What I liked a lot about the movie, and why I’m willing to forgive its foibles, is the way it set things up so that it looks like we are going see Auden encounter the expected things—like Mean Girl Coworkers, the Antisocial Boy who teaches her everything, and, to a lesser degree, the Overbearing Mother against whom Auden must rebel and the Well-Meaning but Clueless Perky Stepmother. But instead, the movie gives us acceptance, inclusivity, friendship, and understanding. The sigh of relief that breathed when I realized that movie meant to celebrate the ways in which Maggie, Esther, Leah, and Auden were different, but could still share a loving, supportive friendship was deep and profound. And I really loved the way it succinctly undermined Victoria’s assertion that Auden’s incoming classmates at Defriese University were not spending their summers “hawking thongs and doing keg stands,” which I can’t explain further without spoilers.
It’s unfortunate that the adult relationships were not handled quite so well. So much of the movie is spent with Auden’s father being frustratingly absent and dismissive. Her stepmother is trying desperately to keep up a good front, but she’s overwhelmed and sinking fast. All of her pleas for help go ignored or are flatly denied. It’s physically painful to watch, especially when Auden’s father says things like, “as far as I can tell, all women go nuts with a newborn,” which isn’t even the worst thing he says. Later he outright blames Heidi for their problems and says that he probably just wasn’t meant to be a father. So I was practically livid when the solution to all this was tied up neatly with a bow, and Heidi getting to go to one 75-minute yoga class by herself. It’s going to take a fuck of a lot more than that for him to break his pattern of patriarchal fuckwittery when it comes to the division of domestic labor, and to imply otherwise is borderline reprehensible. The same is true when it comes to Auden and Victoria repairing their relationship, which is done in one quick conversation on the beach. It’s as if the waves can wipe away what appear to be decades of trauma endured from both her parents. I’m just not buying it. I did, however, greatly appreciate how Victoria and Heidi move from opposite ends of a spectrum to find common ground in how the patriarchy screws over mothers. And what Victoria is saying to Auden is also important in how it realigns our understanding of her character, but there’s a lot of glossing over of a lot of deeply cutting years-long trauma.
But then there is the relationship between Auden and Eli, which, again, made me willing to, if not overlook, at least live with these aspects. I breathed another sigh of relief when I realized that this was going to be about them both working toward independence, rather than him showing her how to be free and her helping him feel things again, which is the usual gender split. Also, the romance between them is tender and slow as they run and laugh and talk through the night, their hands and faces moving closer together before something breaks the tension.
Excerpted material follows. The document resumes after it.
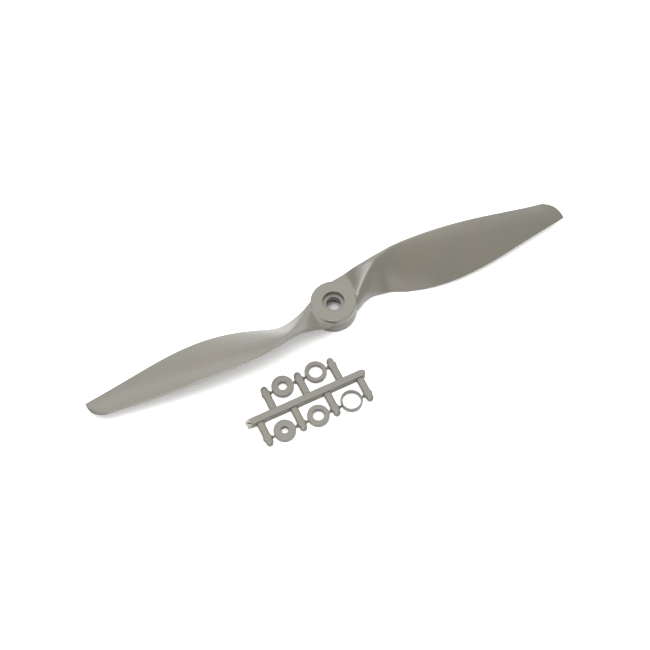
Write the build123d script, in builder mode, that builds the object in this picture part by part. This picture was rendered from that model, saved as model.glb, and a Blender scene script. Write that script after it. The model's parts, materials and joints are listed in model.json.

Their first kiss is after they have run into the ocean with their friends at night. The camera cuts back and forth between them—a silent bubble of two moving away from the shore as they draw closer to each other—and the crowd of their friends, rowdy, jumping, colorful, chaotic, and unfocused. Eli and Auden’s lips meet in the moment that a light behind them flares, so the kiss is almost subsumed by the glare. For a few moments it is just the two of them, entangled and lost. And then their friends closer to the shore focus on them and whoop and cheer in delight, raising their arms in victory and happiness. Auden and Eli turn around, laughing and smiling, to bask for a moment in the limelight, before returning to each other. And really, that sums up what’s appealing about Along for the Ride: that ebb and flow between blooming first love and the growing bonds of friendship.